Vibrio coralliilyticus

Scientific classification
- Domain: Bacteria
- Kingdom: Pseudomonadati
- Phylum: Pseudomonadota
- Class: Gammaproteobacteria
- Order: Vibrionales
- Family: Vibrionaceae
- Genus: Vibrio
- Species: V. coralliilyticus
- Binomial name: Vibrio coralliilyticus Pollock et al., 2010

= Vibrio coralliilyticus =

- Genus: Vibrio
- Species: coralliilyticus
- Authority: Pollock et al., 2010

Species of bacterium

Vibrio coralliilyticus is a Gram-negative, rod-shaped bacterium. It has a polar flagellum that is used for motility and has been shown to be critical for its virulence to corals. It is a versatile pathogen, impacting several marine invertebrates including Pocillopora damicornis corals (hence its name), both the Pacific and Eastern Oyster's larvae (Crassostrea gigas and Crassostrea virginica) and some vertebrates such as the rainbow trout. It is a bacterium of considerable interest given its direct contribution to temperature dependent coral bleaching as well as its impacts on aquaculture where it can contribute to significant mortalities in larval oyster hatcheries. There are several known virulent strains, which appear on both the Pacific and Atlantic Coasts of the United States. After its initial discovery some strains were incorrectly classified as Vibrio tubiashii including the RE22 and RE98 strains but were later reclassified as Vibrio coralliilyticus.

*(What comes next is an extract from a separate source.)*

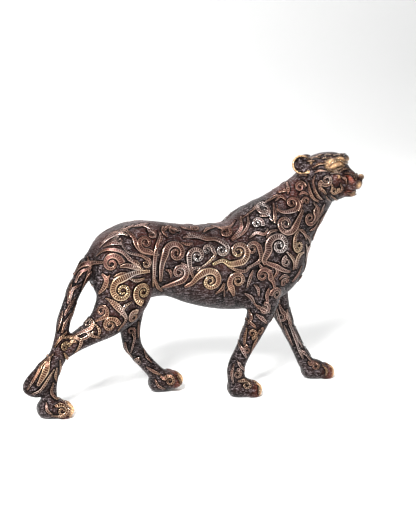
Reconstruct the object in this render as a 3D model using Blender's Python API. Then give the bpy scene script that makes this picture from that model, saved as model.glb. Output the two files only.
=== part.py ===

==Pathogenicity and virulence factors==
Vibrio coralliilyticus is a causative agent of both bacterially induced coral bleaching and larval oyster mortality. In corals this bleaching is the result of the death of endosymbiont colonies which is mediated by V. coralliilyticus disabling Photosystem II and in some cases causing cell lysis. This also seems to be exacerbated by increased virulence as a result of increasing ocean temperatures. In oyster larvae an outbreak of V. coralliilyticus in a hatchery can result in mortality of up to 80%, greatly reducing hatchery production for that season leading to significant economic loss. In oysters the pathogen can cause deformities of the cilia as well as disfigurements of the velum, and eventually death. V. coralliilyticus also kills bacterial cells as well utilizing a Type VI secretion system to kill competitors, even out competing Vibrio cholerae cells in a bacterial killing assay. V. coralliilyticus possesses a host of virulence factors that contribute to its pathogenicity. It has been found to utilize several proteases, secretion systems, hemolysins, resistance factors, and quorum sensing. Some of the known proteases, zinc-metalloproteases, cause the previously mentioned inactivation of Photosystem II in coral photosynthetic endosymbionts (Symbiodinium) leading to coral beaching. Known secretion systems include Type III, Type IV and Type VI. Spinard et al. made note of several metalloprotease and hemolysin genes in the draft genome sequence published in 2015, several of which resembled proteins of known function found in a related pathogen, Vibrio anguillarum.

==Treatments==
Vibrio coralliilyticus has been studied quite extensively since its discovery and as such, several potential treatments for infected organisms have been proposed. In a publication by Zhao et al. in 2018 use of a probiotic organism, Phaobacter inhibens strain S4, was proposed as a potential solution to V. coralliilyticus infection in larval oysters. The S4 strain was able to inhibit production of proteases by the Vibrios and slow their growth using antibiotic compounds as well.  Another proposed solution, directed towards coral pathogenicity, is the use of phage therapy to prevent the spread of the bacteria to neighboring corals.